Camden Council pledges to put mental health at forefront of agenda for young people living in borough
PUBLISHED: 10:10 29 March 2017 | UPDATED: 10:10 29 March 2017
Camden Council has pledged to keep the subject of mental health at the forefront of the agenda in its bid to improve the wellbeing of young people living in the borough.
The need for the review was identified during a scrutiny report last year which found that mental health problems in adolescents were a contributing factor to lower achievement in secondary schools.
A report issued by the children, schools and families scrutiny committee discovered that an estimated 40 per cent of children aged between 11 and 18 living in Camden are affected by emotional disorders such as anxiety, depression and obsessive compulsive disorder.
The study also found that an estimated 64 per cent of adolescents across the borough are affected by conduct disorders such as physical and verbal aggression.
Frognal and Fitzjohns Cllr Siobhan Baillie, who is chairing the review panel, said: “If we get things right as a council we can change the outcomes of young people who are struggling to know how to cope with day to day struggles.
"If we get things right as a council we can change the outcomes of young people who are struggling to know how to cope with day to day struggles"
“We will be banging the drum to improve communication about this issue.
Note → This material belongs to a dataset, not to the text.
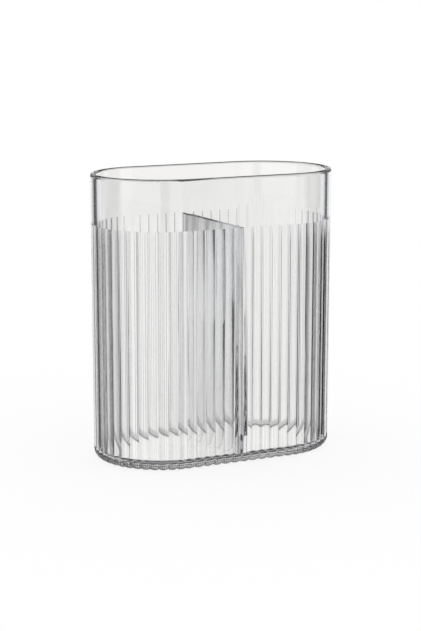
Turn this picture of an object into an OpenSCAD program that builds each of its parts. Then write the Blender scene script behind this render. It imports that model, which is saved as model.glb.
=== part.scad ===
// Clear racetrack-shaped cup for toothbrushes, with a reeded wall and a lift-out divider.
// Millimetres, +Z up, front towards -Y. The origin is on the table, under the middle of the cup.

/* [Cup] */
// Length of the cup at the rim
length = 100; // [85:1:125]
// Width of the cup at the rim, front to back
width = 55; // [45:1:70]
// Height of the cup
height = 113; // [90:1:140]
// Thickness of the side wall
wall = 2.4; // [2:0.1:3.2]
// Thickness of the floor
floor_t = 2; // [1.5:0.1:4]
// How much each side of the base lies inside the rim, so that the cup leaves its mould
draft = 0.35; // [0.1:0.05:0.8]
// Radius of the inside corner between the floor and the wall
inside_corner_r = 1.5; // [1:0.1:3]
// Height of the smooth band between the reeds and the top of the rim
band_h = 19.7; // [10:0.1:35]

/* [Reeds] */
// Number of reeds round the cup
reed_count = 66; // [56:2:84]
// Radius of a reed's face, and of the bead where it turns under the cup
reed_r = 3.9; // [3.5:0.1:4.5]
// How far the crests of the reeds lie behind the face of the smooth band
crest_step = 0.12; // [0.06:0.02:0.3]
// Depth of the flat on which each bead stands
bead_flat = 0.15; // [0.05:0.05:0.4]
// Height of the underside above the table, inside the ring of beads
recess_h = 1; // [0.8:0.1:1.6]

/* [Divider] */
// Thickness of the divider
divider_t = 1.5; // [1.3:0.1:3]
// Radius along the top edge of the divider
divider_edge_r = 0.4; // [0.2:0.05:0.6]
// Clearance between the divider and the cup
divider_gap = 0.3; // [0.2:0.05:0.5]
// Radius of the half-round ribs that hold the divider upright
rib_r = 0.7; // [0.5:0.05:1.2]
// Height of the ribs above the floor
rib_h = 8; // [5:1:60]

/* [Hidden] */
$fn = 72;
// Length by which hidden ends run into the solid behind them, and cuts run past a face
overrun = 0.5;
// Part of the wall that covers the core behind the grooves
cover_share = 0.2;
// Width of a reed's solid as a share of the spacing, so that neighbours overlap
reed_width_share = 1.12;
// Height of a bead's solid inside the floor, as a share of the floor's thickness
bead_cover_share = 0.75;
// Angle between the corners of the hidden core where it follows the beads
core_turn = 30;

base_r = width / 2 - draft;
slope = draft / height;
lean = atan(slope);
half_straight = (length - width) / 2;
straight = 2 * half_straight;
bend = PI * width / 2;
reed_spacing = 2 * (straight + bend) / reed_count;
reed_w = reed_width_share * reed_spacing;
groove_depth = reed_r - sqrt(pow(reed_r, 2) - pow(reed_spacing / 2, 2));
core_inset = crest_step + groove_depth + cover_share * wall;
reed_depth = (core_inset + wall) / 2;
bead_z = reed_r - bead_flat;
floor_top = recess_h + floor_t;
bead_top = recess_h + bead_cover_share * floor_t;
reed_top = height - band_h;
rim_r = wall / 2;
rim_z = height - rim_r;

core_r = reed_r - core_inset;
core_x = base_r + slope * bead_z - reed_r;

// Half the width of the outer face at a height
function outer_r(z) = base_r + slope * z;
// Half the width of the inside at a height
function inner_r(z) = outer_r(z) - wall;

// Sweeps a half section, drawn with its distance from the middle along x, round the racetrack
module racetrack() {
    for (turn = [0, 180])
        rotate(turn)
            translate([half_straight, 0, 0])
                rotate(-90)
                    rotate_extrude(angle = 180)
                        children();
    translate([-half_straight, 0, 0])
        rotate([90, 0, 90])
            linear_extrude(straight) {
                children();
                mirror([1, 0]) children();
            }
}

// Puts a child that is drawn at the front centre at a distance along the wall, left or right of there
module along_wall(distance) {
    side = sign(distance);
    past = abs(distance) - half_straight;
    if (past <= 0)
        translate([distance, 0, 0]) children();
    else if (past < bend)
        translate([side * half_straight, 0, 0]) rotate(side * 180 * past / bend) children();
    else
        translate([side * (half_straight + bend - past), 0, 0]) rotate(180) children();
}

// Half section of the inside, with its rounded corner at the floor
module hollow_section(gap = 0, top = height) {
    corner_r = inside_corner_r - gap;
    corner_z = floor_top + inside_corner_r;
    corner_x = inner_r(corner_z) - inside_corner_r;
    polygon([
        [0, corner_z - corner_r],
        [corner_x, corner_z - corner_r],
        [corner_x, corner_z],
        [inner_r(corner_z) - gap, corner_z],
        [inner_r(top) - gap, top],
        [0, top]
    ]);
    translate([corner_x, corner_z])
        intersection() {
            circle(corner_r);
            translate([0, -corner_r]) square(corner_r);
        }
}

// Half section of the wall: a core behind the reeds, the smooth band over them and a round rim
module shell_section() {
    difference() {
        polygon([
            [0, recess_h],
            for (turn = [90 : -core_turn : 0])
                [core_x + core_r * cos(turn), max(recess_h, bead_z - core_r * sin(turn))],
            [outer_r(reed_top) - core_inset, reed_top],
            [outer_r(reed_top), reed_top],
            [outer_r(rim_z), rim_z],
            [0, rim_z]
        ]);
        hollow_section();
    }
    translate([outer_r(rim_z) - rim_r, rim_z])
        intersection() {
            circle(rim_r);
            translate([-rim_r, 0]) square([wall, rim_r]);
        }
}

// One convex reed that widens with the draft and ends in a ball-shaped bead under the corner.
// It is drawn with the middle of the ball at height zero, so that the balls of all reeds are level.
module reed() {
    reed_h = reed_top + overrun - bead_z;
    face = -outer_r(height);
    back = reed_depth - base_r;
    bead_back = back + 2 * reed_r;
    intersection() {
        translate([0, reed_r + crest_step - outer_r(bead_z), 0])
            rotate_extrude() {
                intersection() {
                    circle(reed_r);
                    translate([0, -reed_r]) square(reed_r);
                }
                polygon([[0, 0], [reed_r, 0], [reed_r + slope * reed_h, reed_h], [0, reed_h]]);
            }
        translate([-reed_w / 2, 0, 0])
            rotate([90, 0, 90])
                linear_extrude(reed_w)
                    polygon([
                        [face, -bead_z],
                        [bead_back, -bead_z],
                        [bead_back, bead_top - bead_z],
                        [back, bead_top - bead_z],
                        [back, reed_h],
                        [face, reed_h]
                    ]);
    }
}

// Half-round rib on the inside of the front wall, beside the divider
module guide_rib() {
    foot_z = floor_top - floor_t / 2;
    translate([divider_t / 2 + divider_gap + rib_r, -inner_r(foot_z), foot_z])
        rotate([lean, 0, 0]) {
            straight_h = rib_h + floor_t / 2 - rib_r;
            cylinder(h = straight_h, r = rib_r);
            translate([0, 0, straight_h]) sphere(rib_r);
        }
}

module cup() {
    color("aliceblue", 0.4) {
        racetrack() shell_section();
        // The reeds stand in pairs either side of the middle, where the divider meets the wall
        translate([0, 0, bead_z])
            for (i = [1 : reed_count])
                along_wall((i - (reed_count + 1) / 2) * reed_spacing) reed();
        for (turn = [0, 180])
            rotate(turn) {
                guide_rib();
                mirror([1, 0, 0]) guide_rib();
            }
    }
}

// Section of the divider across its thickness, rounded along the top
module divider_edge_section() {
    top_w = divider_t - 2 * divider_edge_r;
    translate([-divider_t / 2, 0]) square([divider_t, reed_top - divider_edge_r]);
    translate([-top_w / 2, 0]) square([top_w, reed_top]);
    for (side = [-1, 1])
        translate([side * top_w / 2, reed_top - divider_edge_r]) circle(divider_edge_r);
}

module divider() {
    color("aliceblue", 0.4)
        intersection() {
            translate([-divider_t, 0, 0])
                rotate([90, 0, 90])
                    linear_extrude(2 * divider_t) {
                        hollow_section(divider_gap, reed_top);
                        mirror([1, 0]) hollow_section(divider_gap, reed_top);
                    }
            translate([0, width / 2, 0])
                rotate([90, 0, 0])
                    linear_extrude(width)
                        divider_edge_section();
        }
}

cup();
divider();
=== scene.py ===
import math

import bmesh
import bpy
from bpy.props import FloatProperty, FloatVectorProperty, IntProperty, PointerProperty
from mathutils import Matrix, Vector


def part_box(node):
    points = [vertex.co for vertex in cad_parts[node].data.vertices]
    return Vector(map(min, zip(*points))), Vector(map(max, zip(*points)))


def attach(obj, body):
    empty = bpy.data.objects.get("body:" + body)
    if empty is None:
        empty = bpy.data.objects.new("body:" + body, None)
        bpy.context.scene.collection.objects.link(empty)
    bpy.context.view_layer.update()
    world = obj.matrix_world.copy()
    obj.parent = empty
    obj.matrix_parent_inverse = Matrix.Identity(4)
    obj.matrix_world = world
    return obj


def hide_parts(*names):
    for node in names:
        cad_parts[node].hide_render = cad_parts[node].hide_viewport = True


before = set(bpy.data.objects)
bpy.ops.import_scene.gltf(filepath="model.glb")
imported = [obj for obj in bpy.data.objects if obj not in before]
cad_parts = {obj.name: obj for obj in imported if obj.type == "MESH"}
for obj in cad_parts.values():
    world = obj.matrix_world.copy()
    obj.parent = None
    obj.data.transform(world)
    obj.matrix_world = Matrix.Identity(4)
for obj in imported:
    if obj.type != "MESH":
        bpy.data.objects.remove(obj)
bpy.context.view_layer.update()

bl_info = {
    "name": "Reeded toothbrush cup",
    "version": (1, 0, 0),
    "blender": (4, 5, 0),
    "location": "3D View > Sidebar > Cup",
    "description": "Clear reeded cup with a lift-out divider, on a pale studio floor",
    "category": "Object",
}

MM = 0.001
CUP_LOW, CUP_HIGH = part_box("cup")
DIVIDER_LOW, DIVIDER_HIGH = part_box("divider")

# Columns of the cup's mesh to each reed, and to each half of a guide rib
COLUMNS_PER_REED = 16
RIB_COLUMNS = 3
# Steps of the cup's section: round its curves, and down the face of a reed
CORNER_STEPS = 6
RIB_TOP_STEPS = 3
RIM_STEPS = 12
REED_STEPS = 3
BEAD_STEPS = 10
BEAD_BACK_STEPS = 4
# Steps round the lower corners of the divider, and round its top edge
FOOT_CORNER_STEPS = 8
TOP_EDGE_STEPS = 6
# Rows this close to a curve's ends keep the long faces beside it flat in the shading
HOLD = 0.05 * MM
# An edge of the divider where its surface turns more than this stays sharp
SHARP_TURN = math.radians(35)
# A difference smaller than this is only rounding
TOLERANCE = 1e-6

# Detail of the two noise patterns in the plastic, and the value in the middle of their range
FLOW_DETAIL = 2
DULL_DETAIL = 3
NOISE_MIDDLE = 0.5
# Numbers of a Mix node's sockets for colours, which share their names with others
MIX_FACTOR, MIX_FIRST, MIX_SECOND = 0, 6, 7
MIX_RESULT = 2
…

We need to find a way of reaching more people.”
As a result of the second part of the review, which involved gathering evidence from young people, youth workers and parents, the council has highlighted several areas in which it can improve.
The council is bidding to tackle stigma around the subject, increase the prevention and early intervention of mental health issues and improve the knowledge and skills of staff in front line services, such as teachers.
Cllr Baillie added: “Some teachers are nervous about talking about mental health issues, but hopefully this review can give them more confidence.
“We have also had several parents asking us what can be done at home.”
In the council report Parliament Hill School is lauded as a ‘good example of a comprehensive level of provision of mental health support for its pupils’.
The school employs a wellbeing manager – who supervises four trainee therapists – to help students struggling with mental health issues.
St Anthony’s School for Girls is another institution which has been placing a greater emphasis on the mental health of its students, with ‘mindfulness’ classes starting earlier this year.
There will also be a council drive to make out of hours support for children in crisis more accessible and to address the mental health needs of university students.
The council is also working on creating a website which will give accessible information to young people on the subject of mental health.